Britain’s most dangerous building is finally to be made safe after
engineers began removing nuclear waste from an ageing silo left over from
the arms race of the Cold War. Sellafield, at the edge of the Lake District
in Cumbria, has taken the first steps in a project described as the nuclear
industry’s equivalent of putting a man on the moon.
It has spent the past
two decades searching for a solution to the seemingly intractable problem
of cleaning up 10,000 cubic metres of radioactive sludge housed inside a
concrete silo. Known as Magnox, the silo was built in the late 1950s to
receive waste from Britain’s atomic weapons development programme, as
well as its growing fleet of nuclear reactors.
Today it holds roughly 80
per cent of all of Britain’s nuclear waste.
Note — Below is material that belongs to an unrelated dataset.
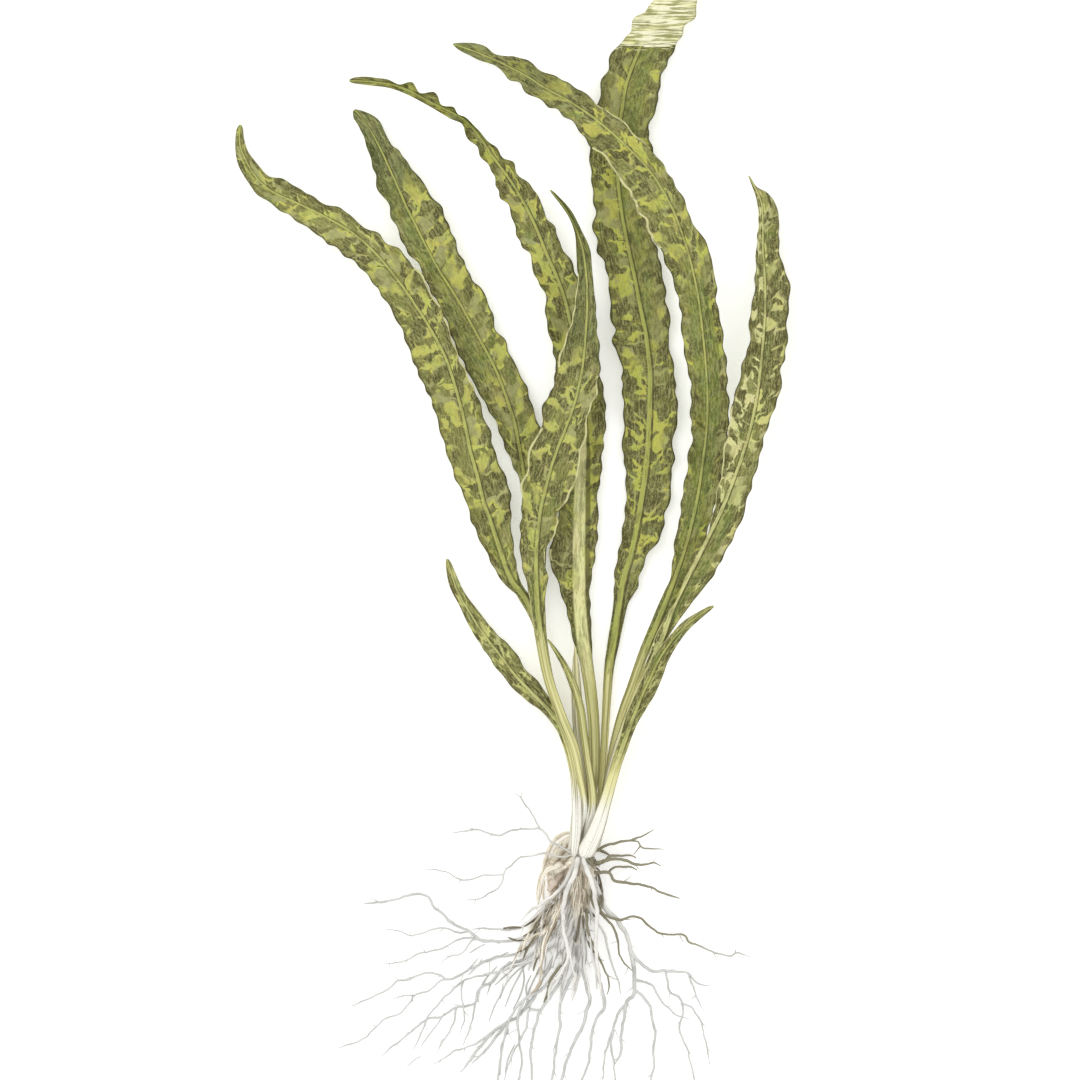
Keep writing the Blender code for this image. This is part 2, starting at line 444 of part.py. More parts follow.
def sheet_normals(route):
    """The leftward unit normal on the sheet at each point of a route."""
    tangent = np.gradient(route[:, :2], axis=0)
    tangent /= np.hypot(tangent[:, 0], tangent[:, 1])[:, None]
    return np.stack([tangent[:, 1], -tangent[:, 0]], axis=1)


def leaf_sections(name):
    """Rib point, leftward normal, left and right half width (squares) and rise (mm) at each section."""
    leaf = LEAVES[name]
    stalk = [(x, y, z, 0.0) for x, y, z, half in leaf["stalk"]]
    points = stalk + leaf["rib"]
    step = STATION if run_length(points) > GROWN else SMALL_STATION
    route, length = resample(points, max(12, round(run_length(points) / step) + 1))
    widths_at = np.array([(x, y) for x, y, z, half in leaf["stalk"]], dtype=float)
    halves = [half for x, y, z, half in leaf["stalk"]]
    stalk_length = np.concatenate([[0.0], np.cumsum(np.hypot(*np.diff(widths_at, axis=0).T))])
    normals = sheet_normals(route)
    left = []
    right = []
    for i, (x, y, z, rise) in enumerate(route):
        at = length * i / (len(route) - 1)
        if at <= stalk_length[-1] or not leaf["rib"]:
            half = float(np.interp(at, stalk_length, halves))
            left.append(half)
            right.append(half)
            continue
        for side, margin, sign in ((left, leaf["left"], -1.0), (right, leaf["right"], 1.0)):
            start = leaf["stalk"][-1]
            whole = [(start[0] + sign * start[3], start[1])] + margin
            found = reach((x, y), (-sign * normals[i][0], -sign * normals[i][1]), whole)
            side.append(found if found is not None and found < WIDEST else side[-1] * TIP_TAPER)
    return route, normals, left, right, length


def add_material(name, colour, roughness):
    material = bpy.data.materials.new(name)
    material.use_nodes = True
    shader = material.node_tree.nodes["Principled BSDF"]
    shader.inputs["Base Color"].default_value = (*colour, 1.0)
    shader.inputs["Roughness"].default_value = roughness
    shader.inputs["Metallic"].default_value = 0.0
    return material


def add_part(name, mesh, colour, roughness=0.5):
    mesh.name = name
    mesh.materials.clear()
    mesh.materials.append(add_material(name + "_colour", colour, roughness))
    mesh.shade_smooth()
    plant.objects.link(bpy.data.objects.new(name, mesh))


def tube_block(sides, stations):
    """A capped prism along z from 0 to 1, cut into equal lengths."""
    mesh = bmesh.new()
    bmesh.ops.create_cone(mesh, cap_ends=True, segments=sides, radius1=1.0, radius2=1.0, depth=1.0)
    uprights = [e for e in mesh.edges if abs(e.verts[0].co.z - e.verts[1].co.z) > 0.5]
    bmesh.ops.subdivide_edges(mesh, edges=uprights, cuts=stations - 2, use_grid_fill=False)
    return mesh


def face_outwards(shell):
    """Turn the faces of a closed shell over if they look inwards."""
    if shell.calc_volume(signed=True) < 0:
        bmesh.ops.reverse_faces(shell, faces=shell.faces)


def place_in_block(vert, sides, stations):
    """Which section a corner of the prism belongs to, and its place round the section."""
    station = round((vert.co.z + 0.5) * (stations - 1))
    turn = math.atan2(vert.co.y, vert.co.x) / (2 * math.pi)
    return station, round(turn * sides) % sides


def build_leaf(name, order):
    """Stalk, midrib and blade in one closed solid."""
    route, normals, left, right, length = leaf_sections(name)
    stations = len(route)
    block = tube_block(RING, stations)
    for vert in block.verts:
        station, corner = place_in_block(vert, RING, stations)
        x, y, z, rise = route[station]
        angle = 2 * math.pi * corner / RING
        across = math.cos(angle)
        up = math.sin(angle)
        half = left[station] if across < 0 else right[station]
        mean = 0.5 * (left[station] + right[station])
        flat = smooth_step(BLADE_FROM, BLADE_FULL, mean) if LEAVES[name]["rib"] else 0.0
        thick = STALK_THICK
        if name in PRESSED:
            thick = mean * SQUARE / MM * PRESSED[name]
        if corner % 4 == 0:
            height = 0.0
        elif corner % 2 == 0:
            height = thick * (1 - flat) + min(RIB_THICK, thick) * flat
        else:
            height = thick * STALK_SHOULDER[1] * (1 - flat) + BLADE_THICK * flat
        height *= 1.0 if up > 0 else -1.0
        reach_out = abs(across) if corner % 2 == 0 else STALK_SHOULDER[0] * (1 - flat) + BLADE_SHOULDER * flat
        out = half * reach_out
        side = -1.0 if across < -0.01 else 1.0
        if abs(across) < 0.01:
            out = 0.0
        shape = reach_out ** 2 if out else 0.0
        at = length * station / (stations - 1)
        wave = WAVE * math.sin(2 * math.pi * at / WAVE_LENGTH + order * 1.7 + (1.1 if side > 0 else 0.0))
        lift = flat * shape * (RISE * half * SQUARE / MM + wave) + rise * shape
        nx, ny = normals[station]
        vert.co = sheet(x - side * out * nx, y - side * out * ny, z + height + lift)
    face_outwards(block)
    mesh = bpy.data.meshes.new(name)
    block.to_mesh(mesh)
    block.free()
    add_part(name, mesh, LEAF_COLOURS[name], 0.42)


def build_crown():
    """The short stem: a round bar that narrows to its old end."""
    route = np.array(CROWN, dtype=float)
    stations = len(route)
    block = tube_block(CROWN_SIDES, stations)
    for vert in block.verts:
        station, corner = place_in_block(vert, CROWN_SIDES, stations)
        x, y, z, radius = route[station]
        angle = 2 * math.pi * (corner + 0.5 * (station % 2)) / CROWN_SIDES
        ridge = radius * (1.0 + CROWN_RIDGE * math.cos(5 * angle + station))
        vert.co = sheet(x + ridge * MM / SQUARE * math.cos(angle), y, z + ridge * math.sin(angle))
    face_outwards(block)
    mesh = bpy.data.meshes.new("crown")
    block.to_mesh(mesh)
    block.free()
    add_part("crown", mesh, BROWN, 0.7)


class HeightMap:
    """How high the pieces already laid stand above each square of the table, in mm."""

    def __init__(self):
        self.top = np.zeros(MAP_CELLS)

    def cells(self, x, y, reach_squares):
        """Cell numbers within a distance of a point, and their distances, in squares."""
        i0 = max(0, int(x - MAP_FROM[0] - reach_squares))
        i1 = min(self.top.shape[0], int(x - MAP_FROM[0] + reach_squares) + 2)
        j0 = max(0, int(y - MAP_FROM[1] - reach_squares))
        j1 = min(self.top.shape[1], int(y - MAP_FROM[1] + reach_squares) + 2)
        i, j = np.meshgrid(np.arange(i0, i1), np.arange(j0, j1), indexing="ij")
        distance = np.hypot(i + MAP_FROM[0] - x, j + MAP_FROM[1] - y)
        near = distance <= reach_squares
        return i[near], j[near], distance[near]

    def rest(self, x, y, radius):
        """The lowest middle of a root of that radius that clears all that is laid."""
        clear = radius + GAP
        i, j, distance = self.cells(x, y, clear * MM / SQUARE + 0.5 * CELL)
        top = self.top[i, j]
        aside = np.maximum(0.0, distance - 0.5 * CELL) * SQUARE / MM
        lifted = top + np.sqrt(np.maximum(0.0, clear ** 2 - aside ** 2))
        return float(max(radius + ON_TABLE, np.where(top > 0.0, lifted, 0.0).max()))

    def lay(self, x, y, z, radius):
        """Enter a ball of a root in the map."""
        i, j, distance = self.cells(x, y, radius * MM / SQUARE + 0.5 * CELL)
        height = z + np.sqrt(np.maximum(0.0, radius ** 2 - (distance * SQUARE / MM) ** 2))
        self.top[i, j] = np.maximum(self.top[i, j], height)


def drape(points, radius_start, radius_end, start_height, below):
    """Heights of a root that lies on the table and over what is already there."""
    count = max(4, round(run_length(points) / DRAPE_STEP) + 1)
    route, length = resample(points, count)
    radius = np.linspace(radius_start, radius_end, count)
    at = np.linspace(0.0, length, count)
    need = np.array([below.rest(x, y, r) for (x, y), r in zip(route[:, :2], radius)])
    if start_height is not None:
        need = np.maximum(need, radius + (start_height - radius[0]) * np.exp(-(at / FALL) ** 2))
    cut = max(3, round(length / ROOT_STEP) + 1)
    spread = length / (cut - 1)
    held = np.array([need[np.abs(at - a) <= spread].max() for a in at])
    eased = np.array([(held - SLOPE * np.abs(at - a)).max() for a in at])
    corner = np.linspace(0, count - 1, cut).round().astype(int)
    return route[corner], eased[corner], radius[corner]


def weld(mesh):
    """Close a mesh's caps and face it outwards."""
    shell = bmesh.new()
    shell.from_mesh(mesh)
    bmesh.ops.remove_doubles(shell, verts=shell.verts, dist=WELD)
    face_outwards(shell)
    shell.to_mesh(mesh)
    shell.free()
    return mesh


def tube(name, route, heights, radii):
    """A tapering root with closed ends, as a curve turned into a mesh."""
    curve = bpy.data.curves.new(name, "CURVE")
    curve.dimensions = "3D"
    curve.bevel_depth = 1.0
    curve.bevel_resolution = 0
    curve.use_fill_caps = True
    curve.twist_mode = "Z_UP"
    spline = curve.splines.new("POLY")
    spline.points.add(len(route) - 1)
    for point, (x, y), z, r in zip(spline.points, route[:, :2], heights, radii):
        point.co = (*sheet(x, y, z), 1.0)
        point.radius = r * MM
    holder = bpy.data.objects.new(name, curve)
    bpy.context.scene.collection.objects.link(holder)
    bpy.context.view_layer.update()
    mesh = bpy.data.meshes.new_from_object(holder.evaluated_get(bpy.context.evaluated_depsgraph_get()))
    bpy.data.objects.remove(holder)
    bpy.data.curves.remove(curve)
    return weld(mesh)


def join_runs(name, meshes):
    """One closed solid from a main root and its forks."""
    main = bpy.data.objects.new(name, meshes[0])
    bpy.context.scene.collection.objects.link(main)
    for mesh in meshes[1:]:
        fork = bpy.data.objects.new(name + "_fork", mesh)
        bpy.context.scene.collection.objects.link(fork)
        union = main.modifiers.new("join", "BOOLEAN")
        union.operation = "UNION"
        union.solver = "EXACT"
        union.object = fork
        bpy.context.view_layer.update()
        joined = bpy.data.meshes.new_from_object(main.evaluated_get(bpy.context.evaluated_depsgraph_get()))
        main.modifiers.clear()
        main.data = joined
        bpy.data.objects.remove(fork)
    mesh = main.data
    bpy.data.objects.remove(main)
    return weld(mesh)


def lay_crown(below):
    """Enter the crown in the height map."""
    route, length = resample(CROWN, 60)
    for x, y, z, radius in route:
        for side in np.linspace(-1.0, 1.0, 41):
            out = radius * (1 + CROWN_RIDGE) * side
            i, j, distance = below.cells(x + out * MM / SQUARE, y, 1.2 * CELL)
            height = z + math.sqrt(max(0.0, (radius * (1 + CROWN_RIDGE)) ** 2 - out ** 2))
            below.top[i, j] = np.maximum(below.top[i, j], height)


def build_roots():
    """Lay the roots one after another, each over those before it."""
    below = HeightMap()
    lay_crown(below)
    for name, (start_height, runs) in ROOTS.items():
        meshes = []
        laid = []
        main = None
        for number, (radius_start, radius_end, points) in enumerate(runs):
            leave = start_height if number == 0 else None
            route, heights, radii = drape(points, radius_start, radius_end, leave, below)
            if laid:
                x, y = points[0]
                near = min((math.hypot(x - px, y - py), px, py, pz) for px, py, pz, pr in laid)
                route[0][:2] = near[1:3]
                heights[0] = near[3]
            meshes.append(tube(name, route, heights, radii))
            dense = max(2, round(run_length(points)))
            along = np.linspace(0, len(route) - 1, dense)
            steps = np.arange(len(route))
            rows = (*route[:, :2].T, heights, radii)
            for a in along:
                laid.append(tuple(float(np.interp(a, steps, row)) for row in rows))
        for x, y, z, radius in laid:
            below.lay(x, y, z, radius)
        mesh = join_runs(name, meshes)
        add_part(name, mesh, ROOT_COLOURS.get(name, GREY), 0.65)


for old in list(bpy.data.objects):
    bpy.data.objects.remove(old)
plant = bpy.data.collections.new("cryptocoryne")
bpy.context.scene.collection.children.link(plant)
for number, leaf_name in enumerate(LEAVES):
    build_leaf(leaf_name, number)
build_crown()
build_roots()
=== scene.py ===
"""The dressed cryptocoryne: marbled leaves, sheathed stalks, crown and forked roots, lying on a pale table.

+Z is up from the table at z = 0, +Y runs from the roots to the leaf tips and +X to the right.
Routes are drawn on a squared sheet laid over the plant: x to the right and y down, in squares,
and z in millimetres above the table.
"""
import math
import random

import bmesh
import bpy
import numpy as np
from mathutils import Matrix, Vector
from mathutils.bvhtree import BVHTree


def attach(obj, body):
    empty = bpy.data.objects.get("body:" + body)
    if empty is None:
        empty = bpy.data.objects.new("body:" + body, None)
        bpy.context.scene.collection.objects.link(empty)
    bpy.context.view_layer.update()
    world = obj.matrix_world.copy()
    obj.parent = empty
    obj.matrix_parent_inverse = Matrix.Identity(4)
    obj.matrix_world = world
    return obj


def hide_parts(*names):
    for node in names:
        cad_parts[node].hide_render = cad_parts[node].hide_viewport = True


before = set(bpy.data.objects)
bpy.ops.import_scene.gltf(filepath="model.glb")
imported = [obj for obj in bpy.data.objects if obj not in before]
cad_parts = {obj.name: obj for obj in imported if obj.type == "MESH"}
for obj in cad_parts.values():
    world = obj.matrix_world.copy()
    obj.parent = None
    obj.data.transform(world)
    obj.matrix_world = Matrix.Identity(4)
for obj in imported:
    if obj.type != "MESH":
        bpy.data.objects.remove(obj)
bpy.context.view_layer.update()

bl_info = {
    "name": "Cryptocoryne",
    "version": (1, 0, 0),
    "blender": (4, 5, 0),
    "location": "View3D > Sidebar > Plant",
    "description": "Leaves, crown and roots of a bare-rooted cryptocoryne, and the table that it lies on",
    "category": "Object",
}

SQUARE = 0.00036          # side of one square of the sheet, in metres
MM = 0.001
SHEET_X = 512.0           # the square above the origin
SHEET_Y = 518.0
ON_TABLE = 0.05           # space between the table and what lies on it, mm

STEPS_BETWEEN = 12        # steps of a curve from one of its points to the next
SAME_PLACE = 0.000004     # corners of a tube closer than this are one, metres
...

For decades the waste has
been dissolving into a highly dangerous and potentially explosive mix
within a building no longer fit for purpose, leading to it being described
as the “most hazardous building in western Europe” – a description
Sellafield itself uses.
In 2005 a leak containing 20 metric tons of uranium
and 160kg of plutonium was discovered to have escaped from one of the
containers. The Office for Nuclear Regulation, the public watchdog, has
designated the building “an intolerable risk”.
This week, the plant
removed the first batch of waste from one of the silo’s 22 compartments
using a robotic arm specially designed for the task. The radioactive
material is then encased in cement, immobilising it to prevent any leakage,
and placed inside a metal container designed to store it permanently. The
project, which has been 20 years in the making and will take an estimated
further 20 years to complete, costs roughly £2 billion a year. Phil
Hallington, head of policy at Sellafield, described the project as the
nuclear industry’s equivalent of putting a man on the moon.